An illustration I did some years back that I can't seem to either move forward on, or leave alone entirely. The idea was that it would function as a book cover, with the alien being the actual cover, the left spaceman as the back cover and a fold out of the other spaceman (as seen in next shot) inside. Then I realized, this book doesn't really exist.
6 months ago
by Bennie Kirksey Wells
The inside fold-out portion.
6 months ago
The underset lazer master, the explosion of eyes, those triangular fade shadows.
I'd write this book if you'd let me use it as a cover.
@Eric Westerlind I was gonna say the same thing.
Sons of Venus
by ew and @Adam L.
"It didn't take a million years for the tentacles to drift back along Brentley Freck's brain. In fact, only three months after, he thought back on it with almost a sense of satisfaction.
"And why shouldn't he? It had been his moment of truth, the moment in which it had all been revealed. His thoughts turned to when it all happened, a slight smiled crept onto his lips. Then his brows creased, and his mouth turned down."
This is giving me more ideas for illustrations. Please, Adam and Eric, feel free to continue. In the meantime I'll be sketching.
"You got to thinking about tentatcles again, Brentley?"
Tate Ordelaine, owner of Pinball Alley, Valedictorian of Brentley Freck's graduating class and current consumer of scone dipped in latte foam wiped at the trim of his moustache. "I see that glaze drop over your eyes and know as sure as I held your sweet daughter at her birth that you're back there again."
Brentley didn't need to agree. Tate always knew Tate was right.
"So why did you call me to this coffee shop anyway?" Any thoughts of tentacles soon drifted away as the prospect of whatever it could be that Tate had called him over for prodded the edges of his brain. "Ah me, yes I suppose I ought to spill the beans, eh? Tate twirled the end of his mustache, and let out a sigh of satisfaction. "Now listen carefully, I shan't need to repeat myself as if I was talking to my dear grandpapa..."
"There's this apartment, up Connecticut aways. Old thing; the brick is greying a bit."
"I know it," says Brentley.
"Well, I just bought it, see– figured it a good investment and paid the man a check quick as I could, seeing as how the real estate market is shark's waters these days and I didn't want to pass up the opportunity."

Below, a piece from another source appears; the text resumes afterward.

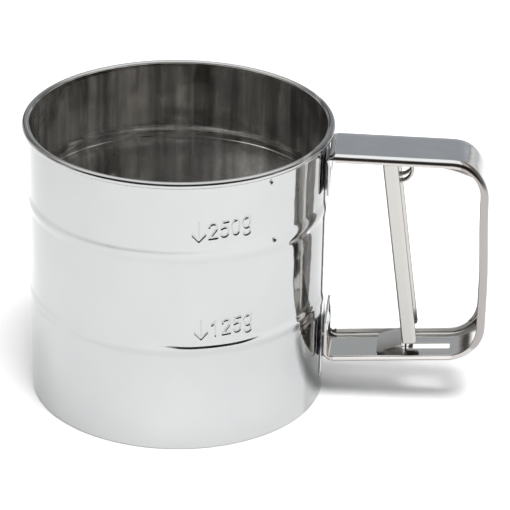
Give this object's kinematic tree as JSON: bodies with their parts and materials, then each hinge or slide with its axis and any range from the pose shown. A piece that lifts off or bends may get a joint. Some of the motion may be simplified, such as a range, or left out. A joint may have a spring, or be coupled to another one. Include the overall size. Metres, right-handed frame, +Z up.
{
  "type": "flour sifter",
  "caption": "One-hand squeeze flour sifter: a round steel cup with a wire screen, an oscillating agitator and a finger trigger in a strap handle.",
  "frame": {"origin": "on the cup axis at the base plane, the mouth of the skirt bore", "axes": "+Z up along the cup axis, +X from the cup towards the handle's grip, +Y across the handle"},
  "size_m": [0.151, 0.1, 0.0938],
  "materials": {
    "polished_steel": "mirror-polished stainless sheet with faint polishing marks",
    "handle_steel": "polished stainless strip",
    "satin_steel": "satin pressed steel",
    "rivet_steel": "peened, slightly dull",
    "spring_wire": "drawn wire",
    "screen_wire": "woven stainless wire",
    "bush_brass": "turned"
  },
  "bodies": {
    "root": {"cup_body": "polished_steel", "lap_seam_strip": "polished_steel", "screen_mesh": "screen_wire", "screen_ring_upper": "satin_steel", "screen_ring_lower": "satin_steel", "bridge_bar": "satin_steel", "bridge_rivets": "rivet_steel", "centre_rivet": "rivet_steel", "spacer_washer": "rivet_steel", "bearing_washer": "rivet_steel", "top_washer": "rivet_steel", "handle_strap": "handle_steel", "handle_rivets_top": "rivet_steel", "handle_rivets_bottom": "rivet_steel", "pivot_bracket": "satin_steel", "trigger_pin": "rivet_steel", "trigger_spring": "spring_wire"},
    "trigger": {"trigger": "handle_steel"},
    "link": {"drive_link": "satin_steel"},
    "agitator": {"agitator": "satin_steel", "hub_bush": "bush_brass", "crank_pin": "rivet_steel"}
  },
  "joints": [
    {"name": "trigger_squeeze", "type": "hinge", "parent": "root", "child": "trigger", "pos_m": [0.0689, 0, 0.0823], "axis": [0, -1, 0], "range_deg": [0, 11.2], "deforming": ["trigger_spring"]},
    {"name": "link_slide", "type": "slide", "parent": "root", "child": "link", "axis": [0.9973, 0, 0.0732], "range_m": [0, 0.0136]},
    {"name": "agitator_swing", "type": "hinge", "parent": "root", "child": "agitator", "pos_m": [0, 0, 0.009], "axis": [0, 0, 1], "range_deg": [0, 30.5]}
  ],
  "couplings": [
    {"joint": "link_slide", "follows": "trigger_squeeze", "m_per_rad": 0.0677},
    {"joint": "agitator_swing", "follows": "trigger_squeeze", "ratio": 2.626}
  ]
}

Tate was an impulsive son, that's how he'd snatched up Valedictorian and all those pinball machines. Sometimes it worked in his favor.
"Other times, I'd have gone through and had the place inspected but I trusted the seller, know him through Rotary Club, so I just paid him the money. It isn't any adventure– it's just $200 in your pocket; you'd just run over there and pass your critical eye over the plumbing and heating and let me know that I was right," Tate winked at Breckley, "cause I always am."

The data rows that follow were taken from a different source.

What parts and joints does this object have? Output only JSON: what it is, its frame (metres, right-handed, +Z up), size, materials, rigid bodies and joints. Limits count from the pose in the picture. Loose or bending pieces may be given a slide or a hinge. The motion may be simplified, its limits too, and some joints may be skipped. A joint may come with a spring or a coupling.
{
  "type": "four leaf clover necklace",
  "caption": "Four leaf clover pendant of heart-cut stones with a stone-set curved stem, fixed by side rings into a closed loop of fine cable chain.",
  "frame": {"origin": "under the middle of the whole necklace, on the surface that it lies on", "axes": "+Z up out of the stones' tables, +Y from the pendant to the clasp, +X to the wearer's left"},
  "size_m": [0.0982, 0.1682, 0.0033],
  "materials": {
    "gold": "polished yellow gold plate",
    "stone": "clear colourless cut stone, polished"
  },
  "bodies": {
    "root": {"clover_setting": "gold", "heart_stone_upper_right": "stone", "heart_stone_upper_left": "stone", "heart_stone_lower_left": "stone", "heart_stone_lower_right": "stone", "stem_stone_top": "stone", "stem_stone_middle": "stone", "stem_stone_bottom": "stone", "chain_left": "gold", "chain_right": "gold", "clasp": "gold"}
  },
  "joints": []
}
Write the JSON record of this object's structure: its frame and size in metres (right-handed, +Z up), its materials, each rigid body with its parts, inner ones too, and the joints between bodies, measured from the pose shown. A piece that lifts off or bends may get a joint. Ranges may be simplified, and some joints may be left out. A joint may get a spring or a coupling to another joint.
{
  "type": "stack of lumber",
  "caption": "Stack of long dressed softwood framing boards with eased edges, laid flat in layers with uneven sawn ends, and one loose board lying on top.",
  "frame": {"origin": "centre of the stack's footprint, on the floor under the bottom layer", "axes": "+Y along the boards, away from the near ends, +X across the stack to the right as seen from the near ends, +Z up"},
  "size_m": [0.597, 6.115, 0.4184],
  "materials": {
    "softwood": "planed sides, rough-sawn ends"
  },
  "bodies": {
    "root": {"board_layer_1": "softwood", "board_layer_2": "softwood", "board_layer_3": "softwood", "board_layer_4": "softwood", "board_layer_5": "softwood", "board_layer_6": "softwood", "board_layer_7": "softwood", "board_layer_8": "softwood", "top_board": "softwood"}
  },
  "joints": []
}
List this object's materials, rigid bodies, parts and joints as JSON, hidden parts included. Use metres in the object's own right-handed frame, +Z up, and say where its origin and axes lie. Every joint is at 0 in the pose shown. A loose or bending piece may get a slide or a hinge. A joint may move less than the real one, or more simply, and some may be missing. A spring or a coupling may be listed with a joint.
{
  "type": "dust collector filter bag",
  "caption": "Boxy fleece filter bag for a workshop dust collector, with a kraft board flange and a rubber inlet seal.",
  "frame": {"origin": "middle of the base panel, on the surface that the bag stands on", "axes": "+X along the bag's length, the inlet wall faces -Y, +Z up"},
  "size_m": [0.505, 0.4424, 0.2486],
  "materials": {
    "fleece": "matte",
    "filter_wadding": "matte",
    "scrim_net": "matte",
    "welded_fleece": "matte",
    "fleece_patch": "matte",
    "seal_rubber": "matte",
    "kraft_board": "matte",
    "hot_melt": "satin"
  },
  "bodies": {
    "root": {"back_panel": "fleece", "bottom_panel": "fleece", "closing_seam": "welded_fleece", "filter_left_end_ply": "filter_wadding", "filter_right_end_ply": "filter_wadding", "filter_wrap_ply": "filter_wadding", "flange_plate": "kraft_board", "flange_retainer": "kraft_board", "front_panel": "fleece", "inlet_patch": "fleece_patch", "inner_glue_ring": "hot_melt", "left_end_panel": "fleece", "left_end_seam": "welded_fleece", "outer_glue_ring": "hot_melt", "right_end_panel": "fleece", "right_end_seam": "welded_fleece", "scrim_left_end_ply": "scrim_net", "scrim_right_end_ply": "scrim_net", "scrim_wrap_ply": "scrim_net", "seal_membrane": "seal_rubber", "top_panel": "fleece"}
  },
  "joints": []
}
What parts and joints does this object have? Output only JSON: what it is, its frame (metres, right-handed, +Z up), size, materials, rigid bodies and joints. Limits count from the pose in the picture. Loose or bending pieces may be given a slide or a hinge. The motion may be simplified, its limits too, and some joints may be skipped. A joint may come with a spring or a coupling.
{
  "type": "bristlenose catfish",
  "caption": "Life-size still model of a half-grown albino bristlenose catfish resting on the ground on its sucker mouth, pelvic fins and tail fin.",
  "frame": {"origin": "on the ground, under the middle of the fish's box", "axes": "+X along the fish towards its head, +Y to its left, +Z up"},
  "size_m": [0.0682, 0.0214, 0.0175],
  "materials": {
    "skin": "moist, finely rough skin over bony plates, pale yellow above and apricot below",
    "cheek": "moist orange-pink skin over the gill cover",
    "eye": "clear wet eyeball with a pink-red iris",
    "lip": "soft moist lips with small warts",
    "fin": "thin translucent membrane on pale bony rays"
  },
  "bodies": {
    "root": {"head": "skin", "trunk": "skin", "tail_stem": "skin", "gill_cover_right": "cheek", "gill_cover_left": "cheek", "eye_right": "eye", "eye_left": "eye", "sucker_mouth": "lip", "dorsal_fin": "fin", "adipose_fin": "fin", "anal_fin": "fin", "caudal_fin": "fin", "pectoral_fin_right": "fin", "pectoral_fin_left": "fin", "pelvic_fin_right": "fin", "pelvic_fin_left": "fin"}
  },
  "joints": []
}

"Oh, well, I suppose I could use the cash. When do you need me over there?" And indeed Breckley did need the cash. Money had been tight since...He rubbed his temple, trying to erase any oncoming memories of what evil had come after he had been revealed as a son of Venus.
"Well, I was thinking maybe you could come sometime today. Maybe late afternoon, or tonight perhaps?" Tate grinned that mischievous little grin of his. "I know I sort of sprung it toward you quickly, but I have this great idea for the old place. Might even involve some more moolah for you"
"Well I can't do it this afternoon, got to run some errands... Tonight should be fine though." Breckley barely finished his sentence as Tate shoved his hand in his pocket and handed Breckley a wad of cash.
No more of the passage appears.